“Solo l’intervento del presidente Draghi, direttamente con il principe bin Zayed, può essere risolutivo”. Ne è convinto Matteo Perego di Cremnago, deputato per Forza Italia, che a Formiche.net spiega “l’errore” dello stop di gennaio all’export militare verso gli Emirati, che ora hanno intimato al nostro Paese di lasciare la base di Al Minhad. “L’Italia deve rispondere a un quesito: qual è il nostro ruolo nel Mediterraneo e nel mondo?”
Mancano due giorni allo scadere dell’ultimatum che gli Emirati Arabi Uniti hanno dato all’Italia per lasciare la Forward Logistic Airbase di Al Minhad, utilizzata dalle nostre Forze armate dal 2015 per pressoché tutti gli impegni nell’area. Ultimatum arrivato sulla scia dell’insofferenza di Abu Dhabi per la mossa con cui, lo scorso gennaio, l’Italia ha revocato le licenze all’export (già autorizzate) di bombe verso Arabia Saudita ed Emirati Arabi per contribuire a fermare il conflitto in Yemen. Ora lo strappo sembra completo. Per capire come ricucirlo, abbiamo parlato con l’onorevole Matteo Perego di Cremnago, deputato di Forza Italia e membro della Commissione Difesa della Camera, tra i primi a lanciare l’allarme anche sulla stampa internazionale.
Onorevole, mancano pochissimi giorni allo scadere dell’ultimatum degli Emirati all’Italia di lasciare la base di Al Manhad. Come evitarlo?
I preparativi per lasciare la base venerdì 2 luglio sono in corso. Credo che sia molto tardi e che solo l’intervento del presidente del Consiglio Mario Draghi, direttamente con il principe Mohammed bin Zayed possa essere risolutivo.
Un appello diretto al premier…
La questione è stata affrontata con tanta miopia e superficialità dal ministro degli Affari Esteri che non possiamo pensare che gli stessi che hanno creato il problema lo possano risolvere. Perdoni la battuta, ma se chiamasse Di Maio, nessuno risponderebbe
Alla base della questione c’è il blocco alle licenze già approvate per la vendita di armamenti. Fu un errore?

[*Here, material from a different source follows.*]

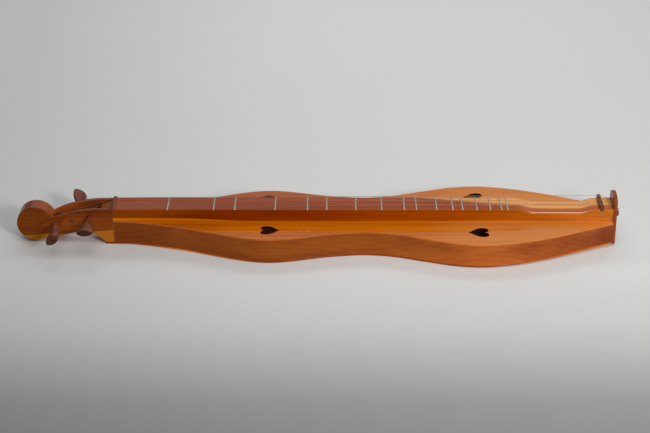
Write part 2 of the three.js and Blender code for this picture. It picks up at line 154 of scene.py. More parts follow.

Fu un errore non considerare come queste scelte abbiano ricadute in primis geopolitiche e commerciali. Quelle scelte hanno compromesso una rapporto ventennale con gli Emirati e con l’Arabia Saudita oltre agli attriti noti con l’Egitto. Le nostre industrie della Difesa, già pesantemente colpite dal Covid-19 e alla prese con una competizione agguerrita sulla scena internazionale, si trovano ad avere una parte del governo contro, quando invece il sistema-Paese dovrebbe guidare ogni nostra scelta di politica estera mettendo davanti a tutto l’interesse nazionale. Purtroppo, per alcuni, l’interessa nazionale resta un concetto sconosciuto.
Ritiene che l’approccio all’export della Difesa italiano debba cambiare? Come?
L’Italia deve rispondere a un quesito: qual è il nostro ruolo nel Mediterraneo (e nel mondo)? Vogliamo essere una grande Paese del G7 o un attore regionale medio-piccolo? Vogliamo avere un’industria della Difesa leader in alcuni settori e all’altezza delle sfide di mercato? Vogliamo una reputazione solida con i nostri alleati occidentali e non solo? A questi quesiti una classe dirigente impreparata e ideologizzata non può dare risposta, lasciando il Paese in balia degli eventi, sfrattati da un importante monarchia del Golfo. In qualsiasi altro Paese un evento del genere avrebbe portato alle dimissioni di un ministro. Da noi sono derubricate a gaffe.
Michele Nones ha proposto sulle nostre colonne la re-istituzione del Comitato interministeriale per gli scambi di materiali di armamento per la difesa (Cisd), così da riportare il tema alla collegialità del governo. Che ne pensa?
Possiamo fare tutti gli organi che vogliamo. Io attraverso queste pagine avevo lanciato la mia proposta di legge per istituire il dipartimento della Pubblica sicurezza, sul modello del National security advisor (Nsa) americano, garantendo che le scelte di indirizzo geopolitico e strategico potessero ricadere nella presidenza del Consiglio. Bene anche il Cisd, piuttosto che il Gliced (il Gruppo di lavoro interministeriale per il coordinamento per l’esportazione di materiali per la Difesa), ma tutto è superfluo se non c’è la volontà politica di poter determinare certe scelte ed indirizzi. Penso in questi giorni ai nostri competitor che si sfregano le mani per il nostro masochismo. Penso a che Paese potremmo essere e non siamo. Ma c’è tempo, fino al 2 luglio, per cambiare rotta.